*Task goal*. A precise retyping is required of every line from the one containing "handle_lower_half();" down to the one containing "from typing import", both included, and of no other line.

+ + + + +

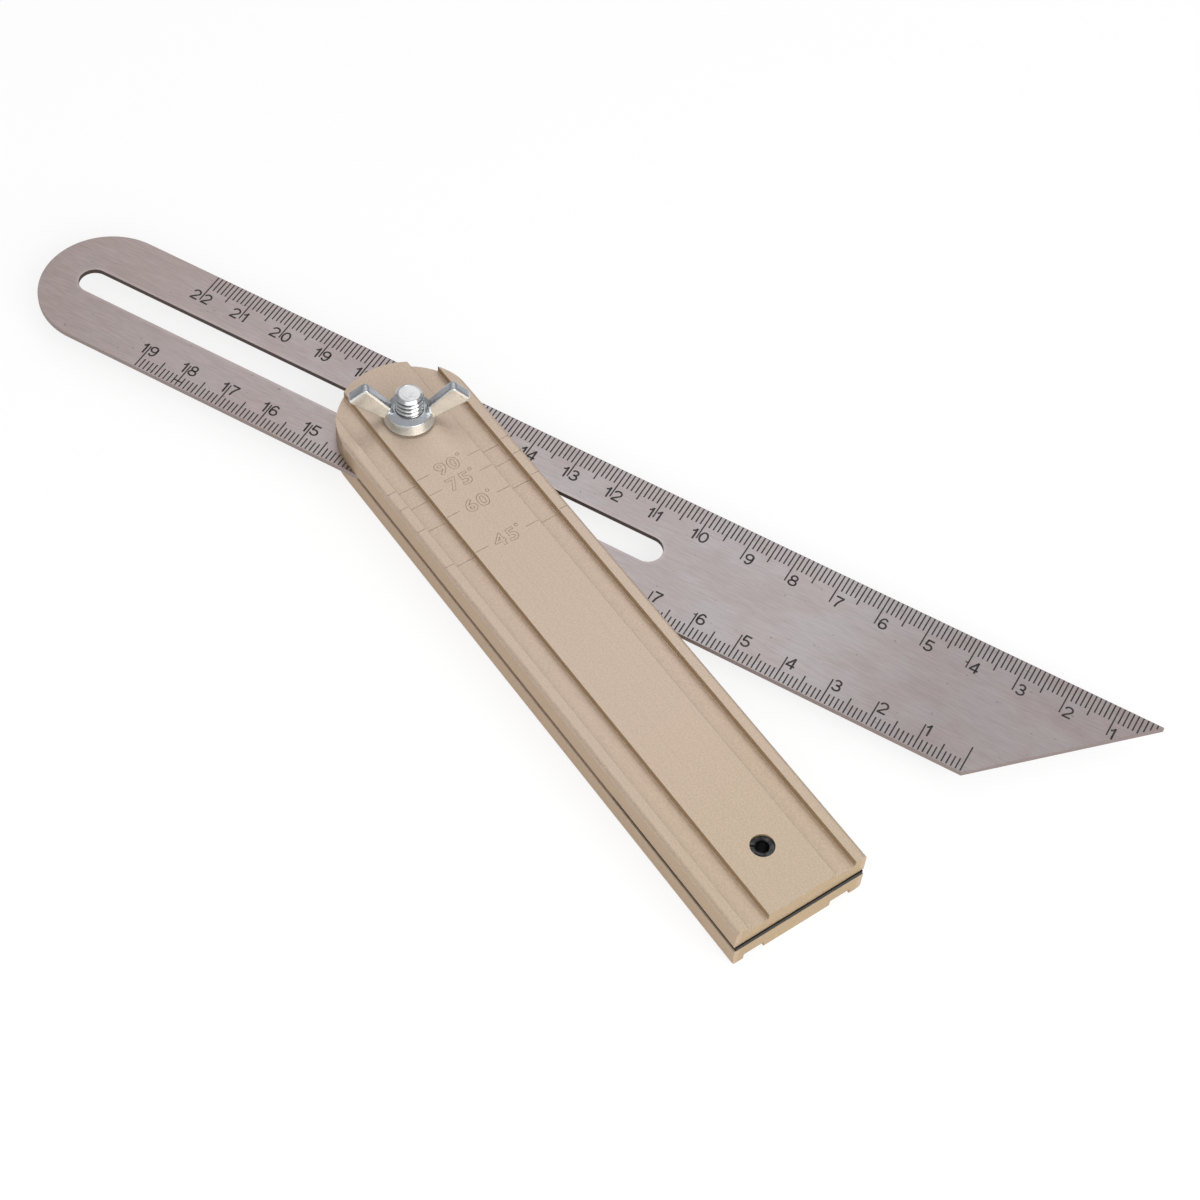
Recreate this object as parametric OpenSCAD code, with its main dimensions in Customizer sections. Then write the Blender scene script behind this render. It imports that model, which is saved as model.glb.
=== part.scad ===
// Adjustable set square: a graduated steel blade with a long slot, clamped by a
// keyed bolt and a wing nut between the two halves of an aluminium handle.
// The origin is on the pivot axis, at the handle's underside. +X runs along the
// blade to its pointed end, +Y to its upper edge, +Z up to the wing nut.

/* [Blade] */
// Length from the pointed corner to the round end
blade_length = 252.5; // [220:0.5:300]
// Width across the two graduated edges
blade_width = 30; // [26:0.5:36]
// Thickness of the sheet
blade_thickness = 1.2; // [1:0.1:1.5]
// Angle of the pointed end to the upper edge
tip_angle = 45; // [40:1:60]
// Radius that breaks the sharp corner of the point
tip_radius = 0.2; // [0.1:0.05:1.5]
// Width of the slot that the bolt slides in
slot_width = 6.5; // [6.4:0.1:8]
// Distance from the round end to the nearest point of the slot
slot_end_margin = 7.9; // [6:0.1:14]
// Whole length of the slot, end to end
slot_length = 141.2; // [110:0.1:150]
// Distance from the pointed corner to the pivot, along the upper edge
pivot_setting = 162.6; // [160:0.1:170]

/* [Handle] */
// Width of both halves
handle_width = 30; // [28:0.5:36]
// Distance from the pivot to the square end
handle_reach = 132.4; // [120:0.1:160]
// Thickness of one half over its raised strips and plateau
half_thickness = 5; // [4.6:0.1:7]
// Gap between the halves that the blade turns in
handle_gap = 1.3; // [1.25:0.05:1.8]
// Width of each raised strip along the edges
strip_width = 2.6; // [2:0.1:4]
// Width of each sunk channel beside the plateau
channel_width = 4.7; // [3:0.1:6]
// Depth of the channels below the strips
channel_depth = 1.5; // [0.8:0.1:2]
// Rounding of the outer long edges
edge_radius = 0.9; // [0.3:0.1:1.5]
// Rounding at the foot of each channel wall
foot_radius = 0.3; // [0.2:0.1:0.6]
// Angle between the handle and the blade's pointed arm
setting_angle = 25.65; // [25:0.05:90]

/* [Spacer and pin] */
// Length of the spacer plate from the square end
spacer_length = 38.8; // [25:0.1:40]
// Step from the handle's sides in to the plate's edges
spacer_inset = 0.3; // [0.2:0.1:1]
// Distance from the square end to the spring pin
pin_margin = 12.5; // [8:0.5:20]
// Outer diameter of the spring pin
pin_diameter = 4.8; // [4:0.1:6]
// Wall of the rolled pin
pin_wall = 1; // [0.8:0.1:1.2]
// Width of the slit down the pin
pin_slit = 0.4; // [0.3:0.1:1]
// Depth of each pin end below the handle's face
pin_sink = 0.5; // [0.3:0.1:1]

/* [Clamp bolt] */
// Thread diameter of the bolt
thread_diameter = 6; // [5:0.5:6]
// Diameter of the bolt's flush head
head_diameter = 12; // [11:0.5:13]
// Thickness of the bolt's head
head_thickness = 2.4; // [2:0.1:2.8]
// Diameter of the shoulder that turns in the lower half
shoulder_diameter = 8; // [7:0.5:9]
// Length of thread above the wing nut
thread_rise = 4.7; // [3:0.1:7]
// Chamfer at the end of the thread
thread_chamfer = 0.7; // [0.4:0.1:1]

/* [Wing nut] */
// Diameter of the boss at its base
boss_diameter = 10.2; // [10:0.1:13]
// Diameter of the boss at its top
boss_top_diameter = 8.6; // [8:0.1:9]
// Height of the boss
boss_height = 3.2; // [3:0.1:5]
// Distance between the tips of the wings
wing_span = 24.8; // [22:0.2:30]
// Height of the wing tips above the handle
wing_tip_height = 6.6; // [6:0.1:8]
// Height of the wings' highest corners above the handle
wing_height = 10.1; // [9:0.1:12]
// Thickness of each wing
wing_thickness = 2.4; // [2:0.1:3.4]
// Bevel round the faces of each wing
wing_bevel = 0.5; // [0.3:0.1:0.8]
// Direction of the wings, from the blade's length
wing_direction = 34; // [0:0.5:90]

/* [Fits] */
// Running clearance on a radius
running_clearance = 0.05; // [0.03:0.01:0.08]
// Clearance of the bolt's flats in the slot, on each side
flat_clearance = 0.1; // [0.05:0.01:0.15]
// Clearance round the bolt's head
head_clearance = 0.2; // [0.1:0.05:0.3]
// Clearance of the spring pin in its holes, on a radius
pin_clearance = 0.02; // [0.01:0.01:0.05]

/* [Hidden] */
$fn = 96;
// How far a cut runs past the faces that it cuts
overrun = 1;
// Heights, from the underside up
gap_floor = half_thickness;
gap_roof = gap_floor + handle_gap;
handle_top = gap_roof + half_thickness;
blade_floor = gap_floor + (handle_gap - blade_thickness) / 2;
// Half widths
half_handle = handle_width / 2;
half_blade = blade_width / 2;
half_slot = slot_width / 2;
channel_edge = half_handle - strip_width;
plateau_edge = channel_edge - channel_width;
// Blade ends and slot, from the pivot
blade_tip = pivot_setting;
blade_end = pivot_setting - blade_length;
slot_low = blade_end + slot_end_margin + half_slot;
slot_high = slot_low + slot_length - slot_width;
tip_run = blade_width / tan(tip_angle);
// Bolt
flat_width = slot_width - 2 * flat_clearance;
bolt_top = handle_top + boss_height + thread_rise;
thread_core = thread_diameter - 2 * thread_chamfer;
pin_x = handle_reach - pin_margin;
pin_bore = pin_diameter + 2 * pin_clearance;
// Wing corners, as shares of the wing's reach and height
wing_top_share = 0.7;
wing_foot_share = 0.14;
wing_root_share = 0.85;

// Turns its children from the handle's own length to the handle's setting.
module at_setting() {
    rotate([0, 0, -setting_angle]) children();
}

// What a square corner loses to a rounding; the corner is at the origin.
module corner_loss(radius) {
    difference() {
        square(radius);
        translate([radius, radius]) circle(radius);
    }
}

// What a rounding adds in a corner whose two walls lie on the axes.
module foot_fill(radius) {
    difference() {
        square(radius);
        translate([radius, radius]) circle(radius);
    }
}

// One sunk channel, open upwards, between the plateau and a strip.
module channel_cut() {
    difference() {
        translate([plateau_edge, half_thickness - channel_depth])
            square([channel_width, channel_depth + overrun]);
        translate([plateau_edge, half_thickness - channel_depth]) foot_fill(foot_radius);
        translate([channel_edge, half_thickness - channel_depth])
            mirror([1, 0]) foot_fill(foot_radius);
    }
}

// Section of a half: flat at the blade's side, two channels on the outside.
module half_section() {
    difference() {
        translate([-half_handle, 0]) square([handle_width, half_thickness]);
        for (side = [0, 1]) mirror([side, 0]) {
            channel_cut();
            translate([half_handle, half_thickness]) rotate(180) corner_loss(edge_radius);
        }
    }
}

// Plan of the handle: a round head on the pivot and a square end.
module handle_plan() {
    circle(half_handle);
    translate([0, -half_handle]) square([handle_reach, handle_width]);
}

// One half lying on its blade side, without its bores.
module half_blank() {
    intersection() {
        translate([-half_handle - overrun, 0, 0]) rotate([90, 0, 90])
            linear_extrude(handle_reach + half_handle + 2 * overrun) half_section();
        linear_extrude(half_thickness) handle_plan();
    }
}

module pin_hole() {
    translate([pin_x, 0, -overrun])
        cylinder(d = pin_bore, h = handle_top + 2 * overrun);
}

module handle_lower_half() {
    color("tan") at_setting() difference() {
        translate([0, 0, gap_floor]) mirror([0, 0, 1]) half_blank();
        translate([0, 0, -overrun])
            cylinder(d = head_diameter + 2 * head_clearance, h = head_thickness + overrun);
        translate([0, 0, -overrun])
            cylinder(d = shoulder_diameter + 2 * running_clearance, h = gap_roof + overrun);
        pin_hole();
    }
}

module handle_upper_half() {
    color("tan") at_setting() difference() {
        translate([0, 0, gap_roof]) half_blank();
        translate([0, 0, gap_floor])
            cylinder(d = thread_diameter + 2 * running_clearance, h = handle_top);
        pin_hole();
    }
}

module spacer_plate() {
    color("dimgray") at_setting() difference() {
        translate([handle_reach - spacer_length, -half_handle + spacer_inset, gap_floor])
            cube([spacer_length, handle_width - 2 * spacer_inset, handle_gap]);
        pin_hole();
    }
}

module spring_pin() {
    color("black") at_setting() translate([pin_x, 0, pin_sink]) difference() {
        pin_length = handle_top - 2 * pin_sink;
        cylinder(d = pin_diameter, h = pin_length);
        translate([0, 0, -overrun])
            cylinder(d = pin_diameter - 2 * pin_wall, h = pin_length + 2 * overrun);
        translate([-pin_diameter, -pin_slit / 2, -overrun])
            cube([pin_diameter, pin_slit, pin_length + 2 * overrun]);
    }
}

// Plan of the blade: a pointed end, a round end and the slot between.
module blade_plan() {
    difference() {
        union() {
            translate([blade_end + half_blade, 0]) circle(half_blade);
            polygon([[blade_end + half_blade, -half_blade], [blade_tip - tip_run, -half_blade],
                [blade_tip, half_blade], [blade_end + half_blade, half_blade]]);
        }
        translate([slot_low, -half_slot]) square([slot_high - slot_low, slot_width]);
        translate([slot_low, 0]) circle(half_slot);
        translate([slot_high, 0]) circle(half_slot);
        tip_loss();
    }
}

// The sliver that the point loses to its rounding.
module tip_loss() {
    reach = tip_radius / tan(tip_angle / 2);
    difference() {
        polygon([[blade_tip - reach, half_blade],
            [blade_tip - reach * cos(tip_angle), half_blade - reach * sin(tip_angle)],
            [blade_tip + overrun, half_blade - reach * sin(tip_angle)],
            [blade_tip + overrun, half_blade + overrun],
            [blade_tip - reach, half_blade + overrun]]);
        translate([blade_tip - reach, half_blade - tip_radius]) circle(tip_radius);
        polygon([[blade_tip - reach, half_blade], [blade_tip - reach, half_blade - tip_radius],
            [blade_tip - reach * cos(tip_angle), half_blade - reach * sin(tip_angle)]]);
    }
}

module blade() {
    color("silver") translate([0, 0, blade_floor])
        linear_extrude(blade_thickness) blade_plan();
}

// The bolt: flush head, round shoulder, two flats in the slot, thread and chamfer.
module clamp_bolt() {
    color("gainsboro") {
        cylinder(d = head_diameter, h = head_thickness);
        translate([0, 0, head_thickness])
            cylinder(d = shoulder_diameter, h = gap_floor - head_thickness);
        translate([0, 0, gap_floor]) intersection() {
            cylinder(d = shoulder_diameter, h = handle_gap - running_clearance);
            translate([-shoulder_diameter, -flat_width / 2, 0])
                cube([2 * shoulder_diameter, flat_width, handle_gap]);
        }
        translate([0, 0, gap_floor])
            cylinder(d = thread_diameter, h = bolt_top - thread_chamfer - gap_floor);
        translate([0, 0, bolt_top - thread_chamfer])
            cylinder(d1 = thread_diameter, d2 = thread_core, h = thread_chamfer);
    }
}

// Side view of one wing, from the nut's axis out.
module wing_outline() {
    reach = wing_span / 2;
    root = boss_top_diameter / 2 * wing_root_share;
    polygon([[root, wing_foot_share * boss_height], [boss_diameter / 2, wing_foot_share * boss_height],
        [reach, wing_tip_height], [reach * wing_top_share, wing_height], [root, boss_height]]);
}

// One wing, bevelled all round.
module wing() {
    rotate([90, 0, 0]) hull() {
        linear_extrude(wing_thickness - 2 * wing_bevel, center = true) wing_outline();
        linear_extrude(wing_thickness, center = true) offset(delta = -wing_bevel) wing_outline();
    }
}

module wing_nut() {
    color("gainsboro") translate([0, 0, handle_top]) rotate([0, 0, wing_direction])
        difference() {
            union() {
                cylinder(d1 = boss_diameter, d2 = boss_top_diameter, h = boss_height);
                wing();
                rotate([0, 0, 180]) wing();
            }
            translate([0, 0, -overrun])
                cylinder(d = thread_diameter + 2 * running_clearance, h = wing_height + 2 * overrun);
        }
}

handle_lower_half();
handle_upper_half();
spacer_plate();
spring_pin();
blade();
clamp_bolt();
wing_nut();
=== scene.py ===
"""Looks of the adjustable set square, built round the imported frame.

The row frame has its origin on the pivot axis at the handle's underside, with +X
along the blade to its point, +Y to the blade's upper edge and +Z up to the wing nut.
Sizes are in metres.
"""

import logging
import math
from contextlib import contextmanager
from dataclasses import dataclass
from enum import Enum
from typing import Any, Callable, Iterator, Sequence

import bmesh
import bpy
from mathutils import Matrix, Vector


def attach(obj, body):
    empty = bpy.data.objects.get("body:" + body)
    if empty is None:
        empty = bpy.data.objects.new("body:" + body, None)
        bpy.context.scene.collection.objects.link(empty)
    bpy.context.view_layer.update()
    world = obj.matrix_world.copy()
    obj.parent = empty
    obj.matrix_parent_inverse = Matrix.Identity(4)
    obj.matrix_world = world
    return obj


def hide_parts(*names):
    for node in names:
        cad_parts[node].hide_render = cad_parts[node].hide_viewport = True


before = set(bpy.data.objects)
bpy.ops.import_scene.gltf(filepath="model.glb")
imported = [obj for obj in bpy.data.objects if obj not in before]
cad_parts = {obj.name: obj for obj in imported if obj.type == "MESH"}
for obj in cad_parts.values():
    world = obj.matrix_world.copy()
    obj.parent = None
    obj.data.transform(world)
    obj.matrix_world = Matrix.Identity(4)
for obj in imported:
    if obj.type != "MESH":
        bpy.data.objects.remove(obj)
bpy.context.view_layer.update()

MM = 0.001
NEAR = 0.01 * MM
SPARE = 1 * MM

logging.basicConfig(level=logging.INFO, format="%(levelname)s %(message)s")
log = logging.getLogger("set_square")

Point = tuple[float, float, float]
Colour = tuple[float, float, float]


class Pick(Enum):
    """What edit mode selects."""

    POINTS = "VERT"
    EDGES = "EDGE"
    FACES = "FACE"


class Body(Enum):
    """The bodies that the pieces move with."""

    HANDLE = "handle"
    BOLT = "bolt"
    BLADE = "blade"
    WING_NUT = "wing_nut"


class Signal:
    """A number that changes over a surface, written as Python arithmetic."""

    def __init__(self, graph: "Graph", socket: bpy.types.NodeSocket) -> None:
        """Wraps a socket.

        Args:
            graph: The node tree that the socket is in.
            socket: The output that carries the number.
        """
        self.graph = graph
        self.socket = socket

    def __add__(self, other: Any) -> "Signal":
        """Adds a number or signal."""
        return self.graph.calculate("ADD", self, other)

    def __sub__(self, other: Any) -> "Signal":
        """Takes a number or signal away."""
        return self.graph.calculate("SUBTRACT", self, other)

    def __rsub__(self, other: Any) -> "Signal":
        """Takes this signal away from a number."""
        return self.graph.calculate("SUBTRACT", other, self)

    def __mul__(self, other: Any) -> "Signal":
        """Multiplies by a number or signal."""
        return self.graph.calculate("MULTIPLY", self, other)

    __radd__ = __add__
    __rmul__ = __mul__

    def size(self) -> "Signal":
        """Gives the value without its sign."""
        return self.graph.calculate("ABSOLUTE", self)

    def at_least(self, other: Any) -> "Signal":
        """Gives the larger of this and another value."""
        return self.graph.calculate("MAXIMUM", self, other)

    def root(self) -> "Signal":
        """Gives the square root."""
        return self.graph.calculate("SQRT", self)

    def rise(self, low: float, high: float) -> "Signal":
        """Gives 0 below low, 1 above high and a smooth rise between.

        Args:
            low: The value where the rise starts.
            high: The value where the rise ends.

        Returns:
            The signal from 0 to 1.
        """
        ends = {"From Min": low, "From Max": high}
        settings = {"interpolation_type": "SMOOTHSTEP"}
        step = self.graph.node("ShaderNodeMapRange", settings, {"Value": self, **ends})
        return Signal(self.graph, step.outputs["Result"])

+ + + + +

*Problem solution*.
handle_lower_half();
handle_upper_half();
spacer_plate();
spring_pin();
blade();
clamp_bolt();
wing_nut();
=== scene.py ===
"""Looks of the adjustable set square, built round the imported frame.

The row frame has its origin on the pivot axis at the handle's underside, with +X
along the blade to its point, +Y to the blade's upper edge and +Z up to the wing nut.
Sizes are in metres.
"""

import logging
import math
from contextlib import contextmanager
from dataclasses import dataclass
from enum import Enum
from typing import Any, Callable, Iterator, Sequence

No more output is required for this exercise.